Object modeling scripts
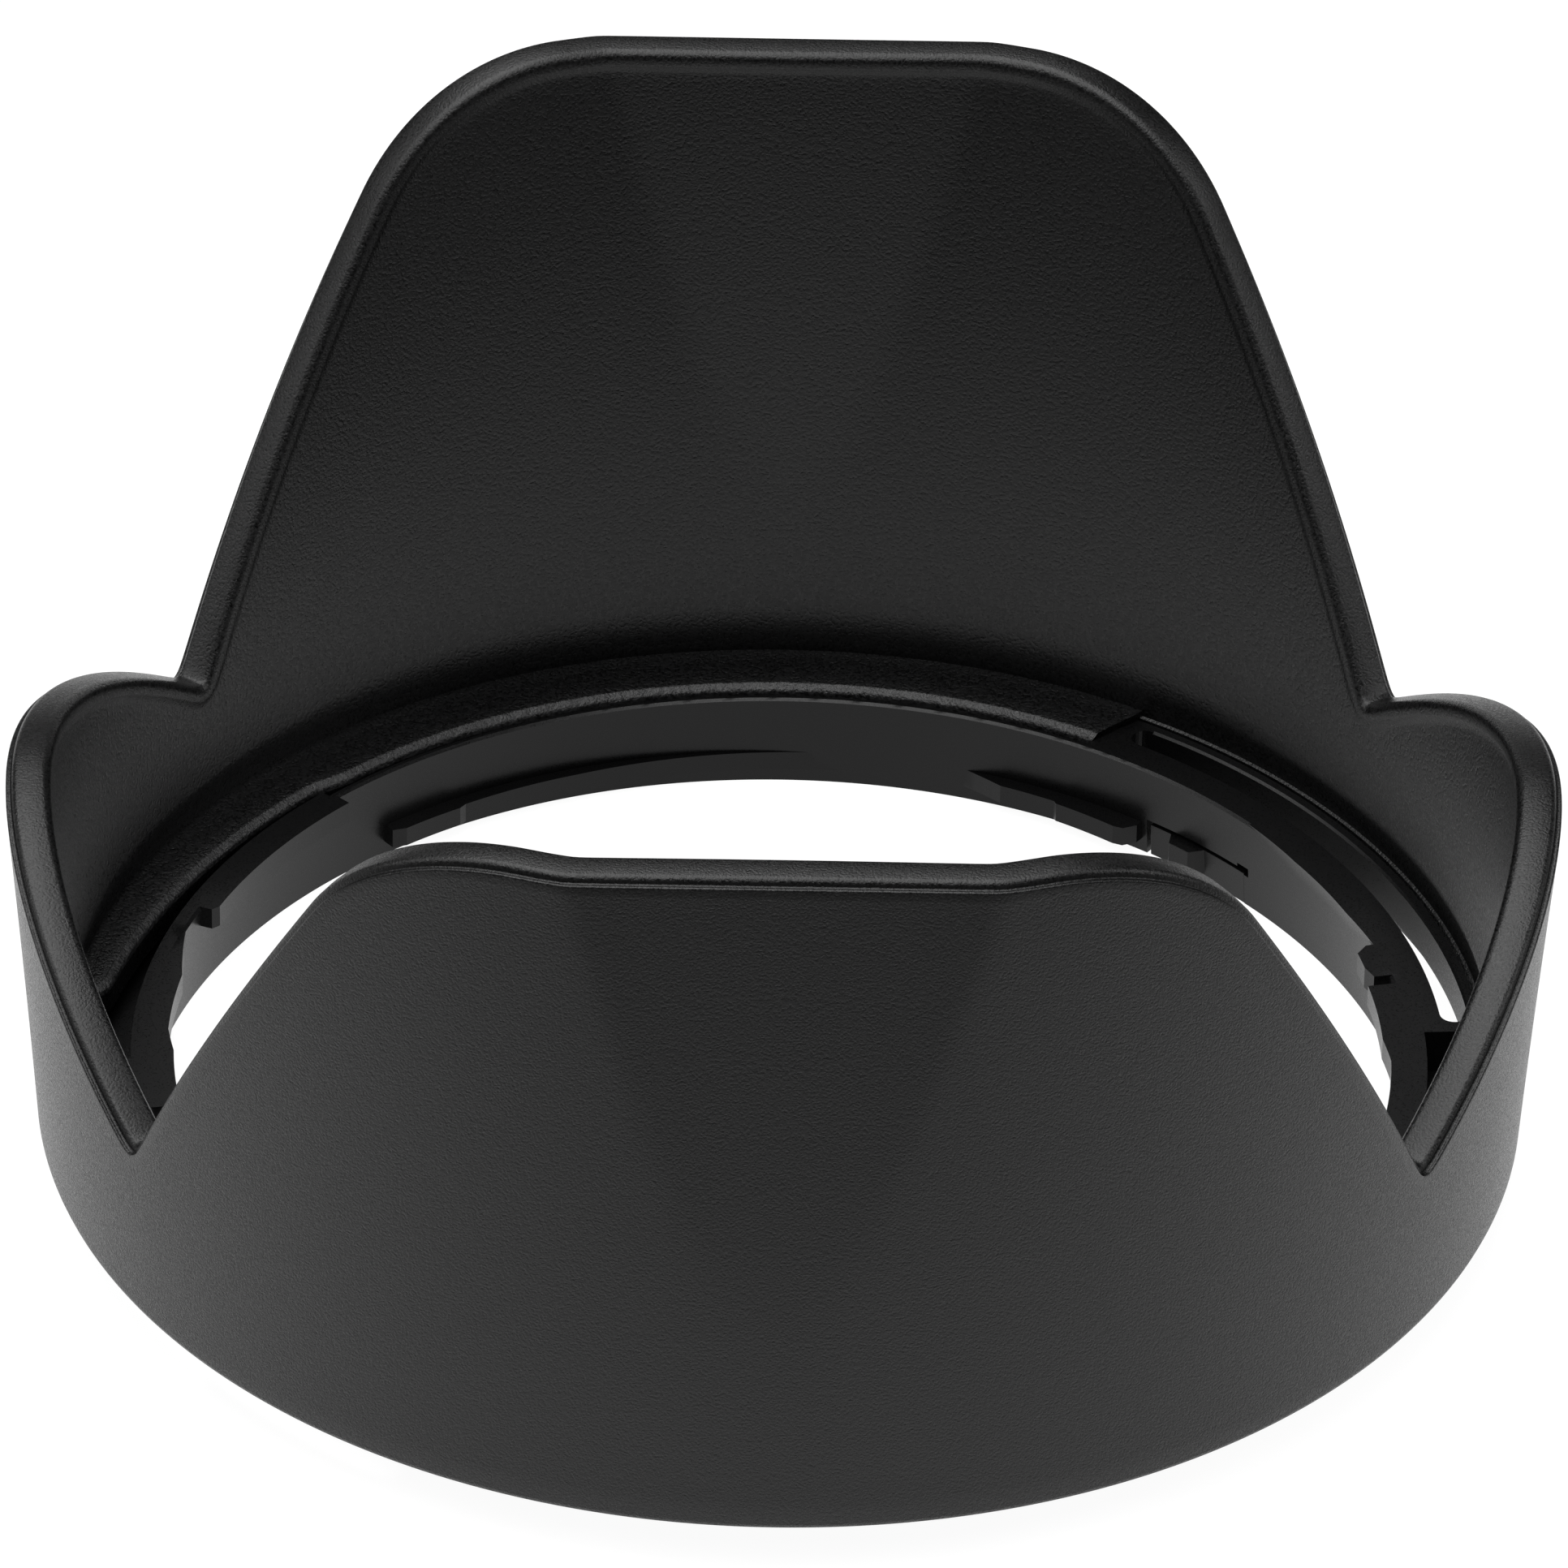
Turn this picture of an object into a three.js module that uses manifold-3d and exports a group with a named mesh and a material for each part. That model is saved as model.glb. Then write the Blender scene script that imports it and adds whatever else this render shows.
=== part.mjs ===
// A petal lens hood: a flared shell with two long and two short petals, the bayonet ring in its foot
// that twists onto a lens, and the two sprung detent fingers that click the ring home.
// Millimetres, +Z up along the optical axis, origin at the centre of the ring's rear face.
// Azimuth is measured from +X: the short petals point along X and the long ones along Y.
import * as THREE from "three";
import { mergeVertices } from "three/addons/utils/BufferGeometryUtils.js";
import Module from "manifold-3d";

const wasm = await Module();
wasm.setup();

// Shell
const FOOT_RADIUS = 44; // outer corner of the shell's foot
const FOOT_Z = 3.6; // height of that corner over the rear face
const FOOT_ROUND = 0.13; // how far the wall stands outside the foot's corner
const FLARE = 0.0566; // outward slope of the wall at the foot
const FLARE_GROWTH = 0.000468; // growth of that slope, per mm
const FLAT_Y = 46.1; // distance of the long petals' flats from the axis, at the rim
const FLAT_SLOPE = 0.034; // outward slope of the flats
const WALL = 2.4; // wall thickness
const COVE = 2.6; // height over the ring at which the wall turns in towards it
const BEAD = 2.3; // width of the raised bead along the rim
const BEAD_STEP = 0.45; // height of the bead over the outer shoulder
const RIM = 2.65; // full thickness of the rim

// Rim, as heights over the foot
const LONG_TOP = 45.4; // long petals
const SHORT_TOP = 22.35; // short petals
const SHORT_FALL = 4.22; // how far a short petal's rim has fallen at SHORT_REFERENCE
const SHORT_REFERENCE = 20; // degrees from its middle
const SHORT_POWER = 1.75; // how its rim falls away
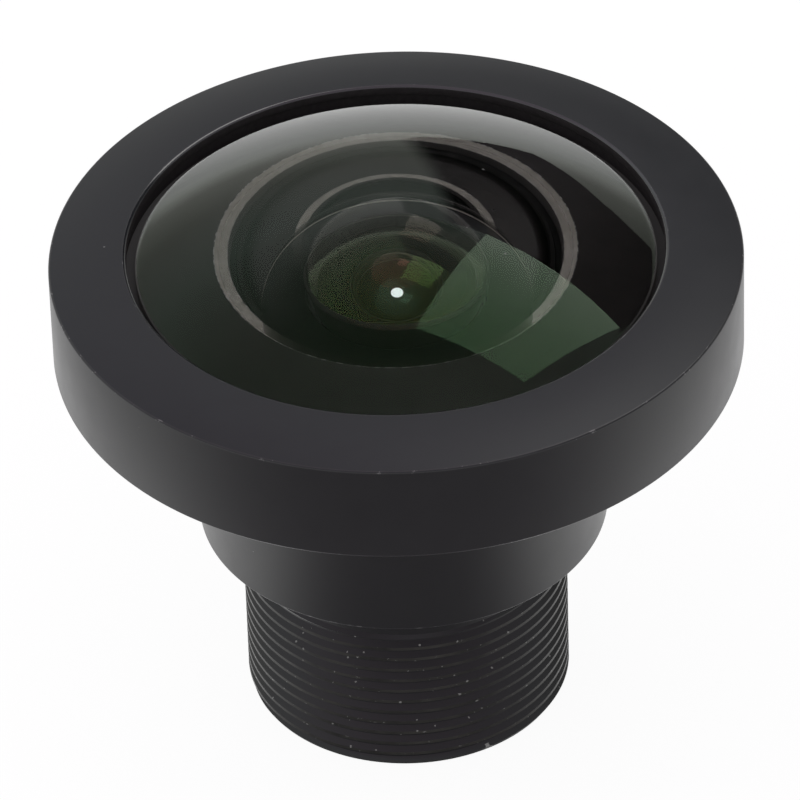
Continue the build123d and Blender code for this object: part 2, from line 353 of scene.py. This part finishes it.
anodised = {
    "shine": 0.56, "roughness": 0.33, "roughnessSpread": 0.05,
    "darkTone": (0.0048, 0.0052, 0.0064), "paleTone": (0.007, 0.0075, 0.0088),
    "mottleScale": 900.0, "grainScale": 22000.0, "lineScale": 26000.0, "lineShare": 0.6,
    "bumpStrength": 0.25, "bumpDepth": 0.004,
    "wearScale": 2600.0, "wearFrom": 0.9, "wearSoftness": 0.06, "wearTone": (0.16, 0.16, 0.16),
    "dustScale": 2400.0, "dustSize": 0.09, "dustShare": 0.02, "dustTone": (0.28, 0.28, 0.27),
}
# corners: real wear shows more bare metal, and the paler tones are a painted edge highlight
worn = {"wearFrom": 0.56, "darkTone": (0.02, 0.02, 0.022), "paleTone": (0.03, 0.03, 0.033)}
# the face's paler tones are painted light: the same anodising as the sides, made lighter on the top face where light
# falls
faceTonesPaintedLight = {"shine": 0.42, "roughness": 0.42,
             "darkTone": (0.0145, 0.0166, 0.0205), "paleTone": (0.0173, 0.0196, 0.0237)}
barrelMetal = anodisedFinish("barrelMetal", anodised)
barrelWornPaintedHighlight = anodisedFinish("barrelWornPaintedHighlight", {**anodised, **worn})
ringFacePaintedLight = anodisedFinish("ringFacePaintedLight", {**anodised, **faceTonesPaintedLight})
ringSide = anodisedFinish("ringSide", anodised)
# the shiny chamfer shares the face's paler tones, which are painted light
lipMetal = anodisedFinish("lipMetal", {**anodised, **faceTonesPaintedLight, "shine": 1.0, "roughness": 0.14, "bumpStrength": 0.1})
ringWornPaintedHighlight = anodisedFinish("ringWornPaintedHighlight", {**anodised, **worn, "wearFrom": 0.6})
# places of the larger nicks on the thread, and their sizes, in millimetres
nicks = [((2.77, -5.21, 0.18), 0.14), ((2.91, -5.13, 0.11), 0.09), ((-5.50, -2.13, 2.23), 0.07),
         ((0.56, -5.87, 4.11), 0.08), ((0.62, -5.87, 3.58), 0.08), ((0.41, -5.89, 5.70), 0.05),
         ((3.61, -4.67, 3.01), 0.07), ((3.31, -4.89, 3.07), 0.06), ((2.54, -5.33, 2.03), 0.06)]
threadLook = {
    **anodised, "nicks": nicks, "nickRagged": 2.4, "nickEdge": (1.95, 1.8), "wearTone": (0.35, 0.35, 0.34),
    "dustShare": 0.22, "dustScale": 3200.0, "dustSize": 0.13,
}
threadMetal = anodisedFinish("threadMetal", threadLook)
# the crests' paler tone is a painted highlight; their wear, nicks and dust are real
threadCrestPaintedHighlight = anodisedFinish("threadCrestPaintedHighlight", {
    **threadLook, "shine": 0.3, "mottleScale": 520.0, "darkTone": (0.014, 0.014, 0.013),
    "paleTone": (0.058, 0.056, 0.051), "wearFrom": 0.64, "wearScale": 5200.0, "dustShare": 0.25, "dustSize": 0.15,
})
spacerMetal = anodisedFinish("spacerMetal", {
    **anodised, "shine": 0.3, "darkTone": (0.005, 0.005, 0.005), "paleTone": (0.008, 0.008, 0.008), "dustShare": 0.0,
})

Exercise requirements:
Copy out the material word for word and line for line.

Task result:
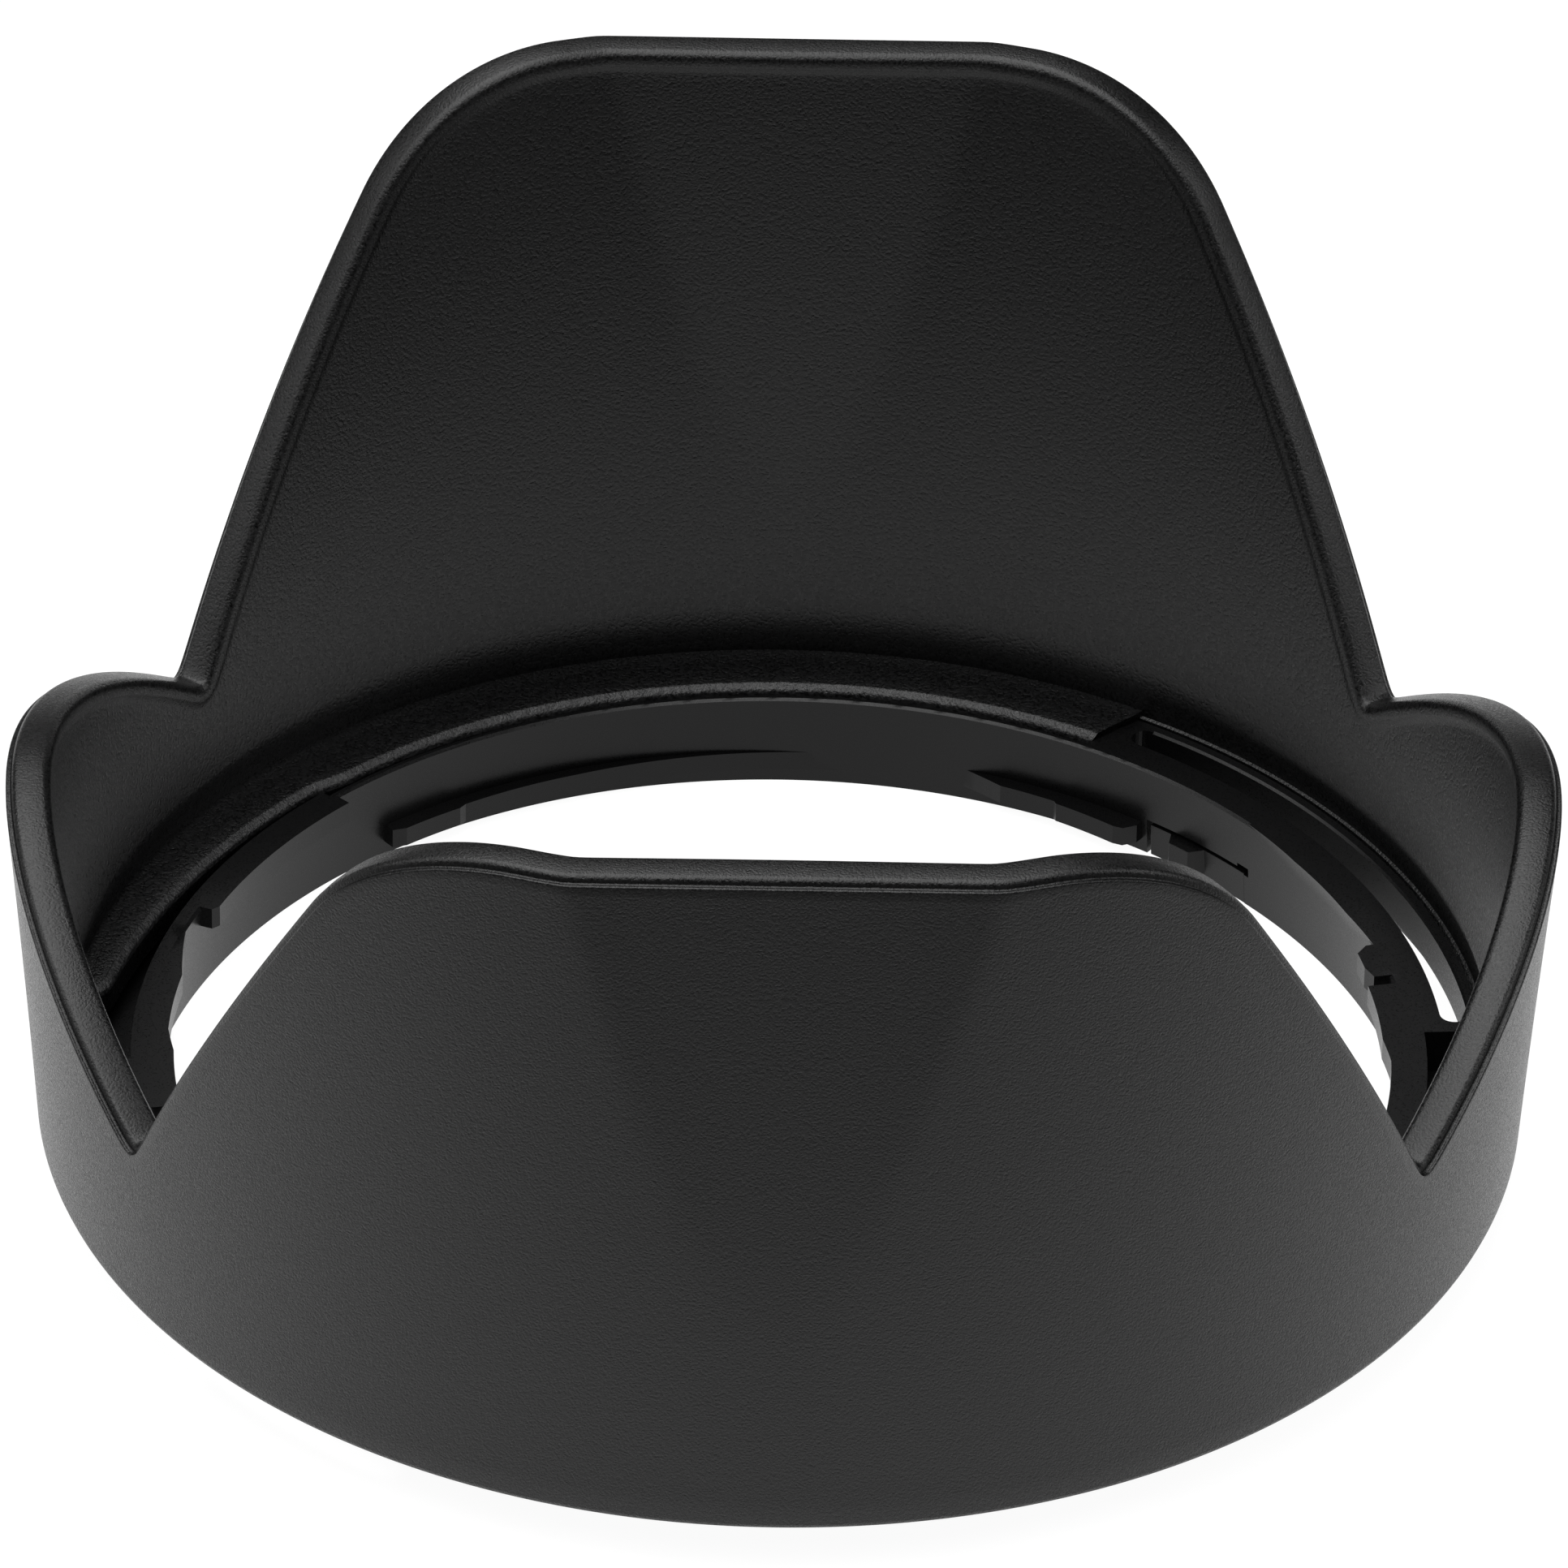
Turn this picture of an object into a three.js module that uses manifold-3d and exports a group with a named mesh and a material for each part. That model is saved as model.glb. Then write the Blender scene script that imports it and adds whatever else this render shows.
=== part.mjs ===
// A petal lens hood: a flared shell with two long and two short petals, the bayonet ring in its foot
// that twists onto a lens, and the two sprung detent fingers that click the ring home.
// Millimetres, +Z up along the optical axis, origin at the centre of the ring's rear face.
// Azimuth is measured from +X: the short petals point along X and the long ones along Y.
import * as THREE from "three";
import { mergeVertices } from "three/addons/utils/BufferGeometryUtils.js";
import Module from "manifold-3d";

const wasm = await Module();
wasm.setup();

// Shell
const FOOT_RADIUS = 44; // outer corner of the shell's foot
const FOOT_Z = 3.6; // height of that corner over the rear face
const FOOT_ROUND = 0.13; // how far the wall stands outside the foot's corner
const FLARE = 0.0566; // outward slope of the wall at the foot
const FLARE_GROWTH = 0.000468; // growth of that slope, per mm
const FLAT_Y = 46.1; // distance of the long petals' flats from the axis, at the rim
const FLAT_SLOPE = 0.034; // outward slope of the flats
const WALL = 2.4; // wall thickness
const COVE = 2.6; // height over the ring at which the wall turns in towards it
const BEAD = 2.3; // width of the raised bead along the rim
const BEAD_STEP = 0.45; // height of the bead over the outer shoulder
const RIM = 2.65; // full thickness of the rim

// Rim, as heights over the foot
const LONG_TOP = 45.4; // long petals
const SHORT_TOP = 22.35; // short petals
const SHORT_FALL = 4.22; // how far a short petal's rim has fallen at SHORT_REFERENCE
const SHORT_REFERENCE = 20; // degrees from its middle
const SHORT_POWER = 1.75; // how its rim falls away
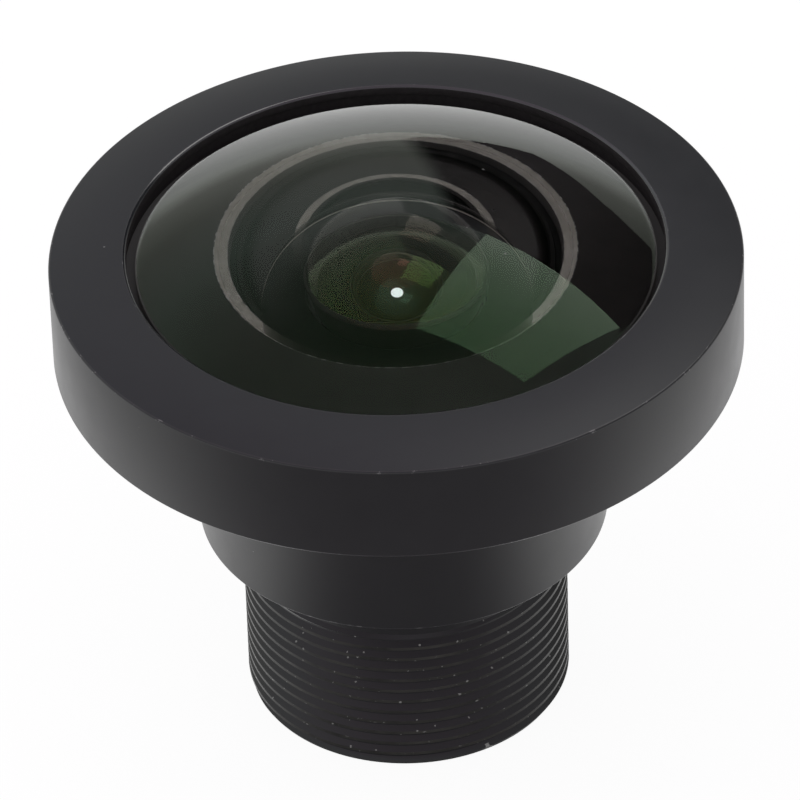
Continue the build123d and Blender code for this object: part 2, from line 353 of scene.py. This part finishes it.
anodised = {
    "shine": 0.56, "roughness": 0.33, "roughnessSpread": 0.05,
    "darkTone": (0.0048, 0.0052, 0.0064), "paleTone": (0.007, 0.0075, 0.0088),
    "mottleScale": 900.0, "grainScale": 22000.0, "lineScale": 26000.0, "lineShare": 0.6,
    "bumpStrength": 0.25, "bumpDepth": 0.004,
    "wearScale": 2600.0, "wearFrom": 0.9, "wearSoftness": 0.06, "wearTone": (0.16, 0.16, 0.16),
    "dustScale": 2400.0, "dustSize": 0.09, "dustShare": 0.02, "dustTone": (0.28, 0.28, 0.27),
}
# corners: real wear shows more bare metal, and the paler tones are a painted edge highlight
worn = {"wearFrom": 0.56, "darkTone": (0.02, 0.02, 0.022), "paleTone": (0.03, 0.03, 0.033)}
# the face's paler tones are painted light: the same anodising as the sides, made lighter on the top face where light
# falls
faceTonesPaintedLight = {"shine": 0.42, "roughness": 0.42,
             "darkTone": (0.0145, 0.0166, 0.0205), "paleTone": (0.0173, 0.0196, 0.0237)}
barrelMetal = anodisedFinish("barrelMetal", anodised)
barrelWornPaintedHighlight = anodisedFinish("barrelWornPaintedHighlight", {**anodised, **worn})
ringFacePaintedLight = anodisedFinish("ringFacePaintedLight", {**anodised, **faceTonesPaintedLight})
ringSide = anodisedFinish("ringSide", anodised)
# the shiny chamfer shares the face's paler tones, which are painted light
lipMetal = anodisedFinish("lipMetal", {**anodised, **faceTonesPaintedLight, "shine": 1.0, "roughness": 0.14, "bumpStrength": 0.1})
ringWornPaintedHighlight = anodisedFinish("ringWornPaintedHighlight", {**anodised, **worn, "wearFrom": 0.6})
# places of the larger nicks on the thread, and their sizes, in millimetres
nicks = [((2.77, -5.21, 0.18), 0.14), ((2.91, -5.13, 0.11), 0.09), ((-5.50, -2.13, 2.23), 0.07),
         ((0.56, -5.87, 4.11), 0.08), ((0.62, -5.87, 3.58), 0.08), ((0.41, -5.89, 5.70), 0.05),
         ((3.61, -4.67, 3.01), 0.07), ((3.31, -4.89, 3.07), 0.06), ((2.54, -5.33, 2.03), 0.06)]
threadLook = {
    **anodised, "nicks": nicks, "nickRagged": 2.4, "nickEdge": (1.95, 1.8), "wearTone": (0.35, 0.35, 0.34),
    "dustShare": 0.22, "dustScale": 3200.0, "dustSize": 0.13,
}
threadMetal = anodisedFinish("threadMetal", threadLook)
# the crests' paler tone is a painted highlight; their wear, nicks and dust are real
threadCrestPaintedHighlight = anodisedFinish("threadCrestPaintedHighlight", {
    **threadLook, "shine": 0.3, "mottleScale": 520.0, "darkTone": (0.014, 0.014, 0.013),
    "paleTone": (0.058, 0.056, 0.051), "wearFrom": 0.64, "wearScale": 5200.0, "dustShare": 0.25, "dustSize": 0.15,
})
spacerMetal = anodisedFinish("spacerMetal", {
    **anodised, "shine": 0.3, "darkTone": (0.005, 0.005, 0.005), "paleTone": (0.008, 0.008, 0.008), "dustShare": 0.0,
})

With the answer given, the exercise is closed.